On paper, my life had all the necessary attributes to equal contentment. I'd worked hard to achieve all of this and in the end, it didn't feel particularly fulfilling. I also had absolutely no reason to be discontent. Through college and the last decade at work, I'd been so intentioned and driven, tackling life full-on. I was angry at myself to have done so many things that I knew were right, and yet to have wound up discontent and riddled with Existentialism angst.
"So what do I do about it? How do I fix this?", I'd ask myself. I didn't know.
I knew something needed to change but for this problem, 'what' was ill-defined.
Do I go out and get a new job? That didn't feel right.
Do I move? I've done that a bunch of times now.
More things, possessions, etc? That hasn't helped yet.

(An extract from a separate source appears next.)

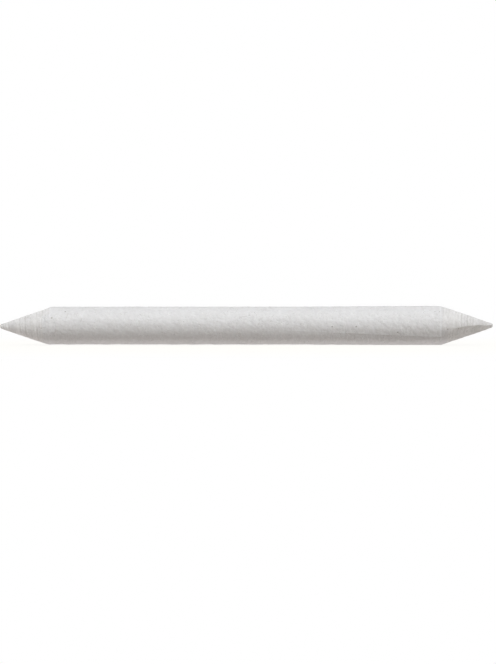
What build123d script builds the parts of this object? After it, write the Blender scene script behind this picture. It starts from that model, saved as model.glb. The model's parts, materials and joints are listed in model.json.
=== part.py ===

I felt impatient with myself not being able to find a solution. I discussed this with close friends. I asked people I looked up to for guidance. I came away with a lot of empty recommendations and very little in the form of an actionable solution.
I carried this with me.
When left undistracted, my mind would drift back to this uncertainty without fail.
It didn't go away.

A day after my first jump, I had some time alone. It was my first chance to pause and reflect back on the persistent existential questions that I'd be carrying around with me for more than a year.
But when I paused to reflect, something was different. The angst, the questions that plagued me, felt less pressing.
This shift was not a decrease in importance, but instead an infusion of patience. I felt ok that I didn't have an answer. I felt content knowing that the journey to answer these questions was as worthy a pursuit as the answers themselves.
This post-BASE reflectivity gave me something I had achieved from nothing else: patience.
Ego
I can't deny it. BASE jumping does stroke my ego. I don't do it as much for other people, but to affirm to myself that I am the type of person that can overcome my own fears and take the leap.
It feels badass.
I like knowing that I can and will rise to the challenge when tested.
"A false sense of security is better than no security at all."John Owens
It's Damn Fun
Oh yea...and it's crazy fun. There's the moniker, "the most fun I've had with my clothes on". I've heard multiple jumpers say this, pause, think about it, and say, "Actually, this may even give sex a run for its money." Honestly, I think they may be doing it wrong, but I concede their point.
Put the fear and risk aside. What person hasn't wished to fly?
Hike a cliff, put on a chute, and leap...it doesn't get much closer than that.